O comportamento dos empresários foi forjado em um momento histórico, bem diferente desta configuração multipolar em que estamos ingressando e onde a noção de progresso não mais se define apenas em função de parâmetros de caráter puramente linear. O raciocínio do empresariado, por conta de suas determinações de caráter ideológico, se mantém, apesar da incorporação de novas tecnologias, aprisionado e enraizado em parâmetros, funcionando segundo mecanismos lineares e essencialmente maniqueístas.
Tem sido difícil para o empresariado aceitar negociações, onde referências de outros segmentos sejam avaliadas e acatadas, com os mesmos critérios de avaliação social do seu grupo.

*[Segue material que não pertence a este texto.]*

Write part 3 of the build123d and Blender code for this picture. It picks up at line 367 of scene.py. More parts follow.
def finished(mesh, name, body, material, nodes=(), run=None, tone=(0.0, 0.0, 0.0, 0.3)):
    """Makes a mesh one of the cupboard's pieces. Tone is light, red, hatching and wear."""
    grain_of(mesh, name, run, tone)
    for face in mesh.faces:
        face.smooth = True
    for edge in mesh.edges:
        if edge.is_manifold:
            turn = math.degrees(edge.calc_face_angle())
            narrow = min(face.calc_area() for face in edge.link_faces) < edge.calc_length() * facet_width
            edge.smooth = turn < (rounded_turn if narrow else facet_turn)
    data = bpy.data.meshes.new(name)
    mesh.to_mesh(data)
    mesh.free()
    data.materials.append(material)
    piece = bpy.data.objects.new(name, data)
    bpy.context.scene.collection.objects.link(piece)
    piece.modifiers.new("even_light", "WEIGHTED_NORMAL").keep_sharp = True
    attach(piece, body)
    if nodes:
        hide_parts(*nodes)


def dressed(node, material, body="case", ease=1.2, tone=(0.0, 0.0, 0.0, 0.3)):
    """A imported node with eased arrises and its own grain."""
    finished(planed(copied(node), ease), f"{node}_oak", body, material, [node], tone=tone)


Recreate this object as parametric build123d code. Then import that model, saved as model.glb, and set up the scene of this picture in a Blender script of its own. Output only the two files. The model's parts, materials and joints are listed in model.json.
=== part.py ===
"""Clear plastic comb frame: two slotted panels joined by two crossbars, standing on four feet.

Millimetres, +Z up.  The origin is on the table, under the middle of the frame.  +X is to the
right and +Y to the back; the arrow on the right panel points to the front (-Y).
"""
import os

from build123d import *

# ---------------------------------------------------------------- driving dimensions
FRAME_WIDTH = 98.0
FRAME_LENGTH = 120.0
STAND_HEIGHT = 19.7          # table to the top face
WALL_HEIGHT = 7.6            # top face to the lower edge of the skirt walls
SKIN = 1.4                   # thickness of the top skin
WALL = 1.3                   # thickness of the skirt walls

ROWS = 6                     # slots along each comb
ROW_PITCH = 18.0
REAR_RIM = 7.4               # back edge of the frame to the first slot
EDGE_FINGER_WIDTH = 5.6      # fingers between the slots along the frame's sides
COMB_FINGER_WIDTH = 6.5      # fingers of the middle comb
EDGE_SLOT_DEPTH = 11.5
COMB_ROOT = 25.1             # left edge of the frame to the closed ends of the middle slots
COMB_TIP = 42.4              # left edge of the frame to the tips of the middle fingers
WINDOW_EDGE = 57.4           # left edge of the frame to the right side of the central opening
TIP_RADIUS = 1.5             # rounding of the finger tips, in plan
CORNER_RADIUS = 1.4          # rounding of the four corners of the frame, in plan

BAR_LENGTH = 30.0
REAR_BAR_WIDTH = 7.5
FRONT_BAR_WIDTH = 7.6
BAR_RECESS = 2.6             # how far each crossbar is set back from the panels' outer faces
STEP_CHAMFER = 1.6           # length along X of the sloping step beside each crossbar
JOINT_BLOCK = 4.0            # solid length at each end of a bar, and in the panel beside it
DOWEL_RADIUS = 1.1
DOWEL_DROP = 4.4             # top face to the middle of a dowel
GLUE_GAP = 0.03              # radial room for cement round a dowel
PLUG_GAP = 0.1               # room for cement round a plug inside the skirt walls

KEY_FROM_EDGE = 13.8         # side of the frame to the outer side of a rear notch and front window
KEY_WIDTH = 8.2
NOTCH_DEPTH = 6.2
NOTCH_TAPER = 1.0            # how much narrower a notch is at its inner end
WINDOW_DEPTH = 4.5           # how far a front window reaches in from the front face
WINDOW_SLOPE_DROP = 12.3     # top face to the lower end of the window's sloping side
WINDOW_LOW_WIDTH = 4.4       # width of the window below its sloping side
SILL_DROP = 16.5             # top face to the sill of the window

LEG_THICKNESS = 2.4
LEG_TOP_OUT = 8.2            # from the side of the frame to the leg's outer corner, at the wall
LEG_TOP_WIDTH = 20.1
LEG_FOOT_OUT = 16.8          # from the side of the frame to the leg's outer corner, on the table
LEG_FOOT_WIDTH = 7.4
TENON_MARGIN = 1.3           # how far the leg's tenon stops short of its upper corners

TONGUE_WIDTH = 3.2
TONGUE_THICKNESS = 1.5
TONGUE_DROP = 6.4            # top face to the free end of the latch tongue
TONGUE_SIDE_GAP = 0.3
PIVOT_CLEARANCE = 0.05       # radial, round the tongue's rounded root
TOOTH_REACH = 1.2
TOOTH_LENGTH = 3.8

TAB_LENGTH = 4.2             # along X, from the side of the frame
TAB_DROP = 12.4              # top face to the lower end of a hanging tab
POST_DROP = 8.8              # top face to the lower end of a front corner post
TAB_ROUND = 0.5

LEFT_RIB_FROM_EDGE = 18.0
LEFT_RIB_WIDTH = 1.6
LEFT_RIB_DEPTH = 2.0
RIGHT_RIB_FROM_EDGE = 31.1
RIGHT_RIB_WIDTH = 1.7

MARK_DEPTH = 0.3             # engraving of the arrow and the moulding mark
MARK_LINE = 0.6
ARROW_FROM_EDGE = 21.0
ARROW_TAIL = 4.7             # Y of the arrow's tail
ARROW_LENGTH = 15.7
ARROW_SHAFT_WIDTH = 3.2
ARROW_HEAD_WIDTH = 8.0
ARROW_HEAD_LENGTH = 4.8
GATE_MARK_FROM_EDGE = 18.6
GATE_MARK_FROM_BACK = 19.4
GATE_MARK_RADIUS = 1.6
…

A verdade é que o discurso do empresariado ainda é prisioneiro do paradigma positivista, tecnocêntrico e racionalista. Ele acredita em um progresso linear, nas verdades absolutas e no planejamento racional de ordens sociais com padronização do conhecimento, da tecnologia e, consequentemente, da produção.
Assim, analisando o discurso do empresariado e observando como se realiza a sua ação política, queremos mostrar a sua incapacidade e resistência em adotar um comportamento mais flexível que pudesse ser confrontado naturalmente com as referências de outros segmentos, sem que isso lhe pareça algo ameaçador.